Henri also finds something else in the house: a “meet cute” moment with an unexpected tenant. A guy named Nolan (played by Tanner Ritterhouse) surprises Henri when he comes out of the bathroom. When Henri asks who he is and what he’s doing there, Nolan replies that he’s an employee of her father’s company. Nolan also says that he’s been renting a room in the house while he remodels the house deck. And how long has he been living there? Four or five years.

Instead of kicking him out, Henri lets Nolan stay and makes a snide remark that technically she’s his boss now and could fire him. (You can immediately see where this movie is going as soon as she makes the decision to let Nolan stay in the house.) Henri has been an inactive board member of her father’s company, but she plans to let everyone know that she’s now in charge.

This concept of Henri taking over the business isn’t too far-fetched, since there are plenty of real-life examples of inexperienced people taking leadership roles due to nepotism. Henri’s big boss moment doesn’t happen in quite the way that she expects. When she has her first boardroom meeting with the company’s senior executives (who are all men), she gives what she thinks is a great pep talk.

The executives react with boredom and disrespect. When Henri reminds them that she’s an executive vice-president of the board, one of the executives replies dismissively, “Some titles don’t require responsibility,” before he and the rest of the suits rudely file out of the room.

Henri’s immaturity is on cringeworthy display when she gets to know a company employee named Terrance (played by Max Crandall), a nebbish type who’s been trying to start a side business of handmade wooden figurines.
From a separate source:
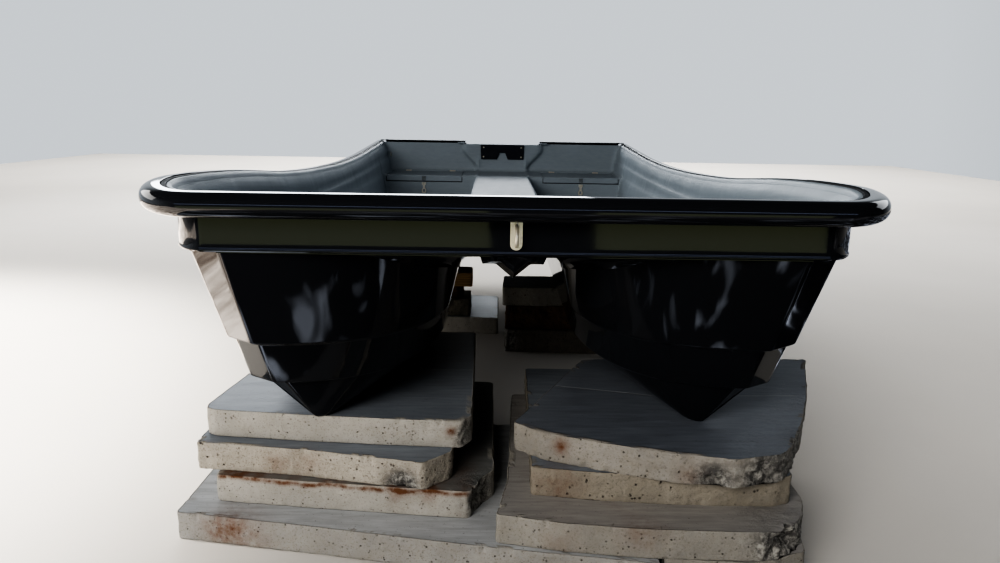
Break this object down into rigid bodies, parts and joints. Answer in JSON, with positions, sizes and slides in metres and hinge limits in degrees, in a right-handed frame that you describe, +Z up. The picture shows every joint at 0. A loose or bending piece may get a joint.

When Terrance mentions to Henri that her father contributed to his Kickstarter campaign for the business, Henri bursts into tears and wails to Terrance: “How come my father supported your nerdy hobby and not mine?”

Then the movie goes off on a tangent by having an entire subplot about Henri’s lesbian friend Alice (played by Alice Carroll Johnson), who’s pretending to Henri and other friends that she’s a hotshot agent at a talent agency. In reality, Alice has a very low-paying job at the agency and she’s drowning in personal debt.

Alice is in a committed relationship with a girlfriend, but that doesn’t stop Alice from coming up with the desperate idea to try to find a “sugar daddy” on the website Seeking Arrangement. That leads to a series of dates, which won’t be described here, because this subplot really doesn’t fit with the rest of the story. Actually, the idea of a young, good-looking lesbian using her physical appearance to hook older men for money should have been its own movie.

Nolan also gets his own subplot, because he’s dating a single mother named Grace (played by Martha Hamilton), who doesn’t want to introduce Nolan to her 4-year-old daughter unless it’s a serious relationship. Therefore, Nolan is having his own “daddy issues” because he’s in that gray zone of dating a single mother without knowing her child. The relationship has also made him wonder if he’s ready to take on the responsibility of being a “stepfather” figure if he’s eventually going to be introduced to Grace’s daughter.

Meanwhile, Henri goes through her Boy Box and starts calling her ex-boyfriends to see which ones are available. There’s a montage of her doing this cold-calling that’s supposed to be funny, but it’s very poorly acted and badly written. Henri finds more than one ex-boyfriend who’s available, including a neat freak named Hunter (Francis Lloyd Corby). And let’s just say that she turns into an irrationally jealous stalker.

It’s kind of puzzling that director Holliday and lead actor/executive producer Datnow would make this Henri character so repulsive when people are supposed to root for the protagonist in romantic comedies. That doesn’t mean that the protagonist has to be “sweet,” “passive” or even “likable” (see Amy Schumer in the 2015 hit comedy “Trainwreck”), but it’s about the protagonist being “relatable” to audiences in some way. Most people just can’t relate to Henri being such a relentlessly miserable and selfish brat who takes pleasure in hurting people when things don’t go her way.

And it’s easy to see why Henri’s stand-up comedy career is going nowhere: She’s awful and boring. Here’s an example of one of the lines she says in her stand-up act: “Internet service is a lot like my father: It doesn’t do what it promises and then dies.”

It’s not a good sign that the stand-up comedy scenes in “Daddy Issues” also use pre-recorded laugh tracks. And much of the pacing in this “comedy” is off-kilter—and not in a good way. The actors lack chemistry with each other and there are many scenes where the acting looks stilted and uncomfortable.

In the production notes for “Daddy Issues,” Datnow says that she was influenced by classic female-oriented comedies of the 1990s and 2000s, such as “Clueless” and “Mean Girls.” There are some definite influences from both movies that are seen in “Daddy Issues.” The Boy Box is a nod to the Burn Book in “Mean Girls.” And the ending of “Daddy Issues” is completely predictable to anyone who’s seen “Clueless.”

The casting for “Daddy Issues” is also stuck in a previous decade, since this movie is supposed to take place in Los Angeles (which has a very large Latino population), but there are no Latino people in sight in this “Daddy Issues” movie. Even if the casting choices were more racially diverse, it wouldn’t necessarily solve the movie’s biggest problems: the substandard screenplay and annoying performance from Datnow. Unfortunately, this “Daddy’s Issues” movie fails to live up to its potential.

Gravitas Ventures released “Daddy Issues” on digital and VOD on June 23, 2020.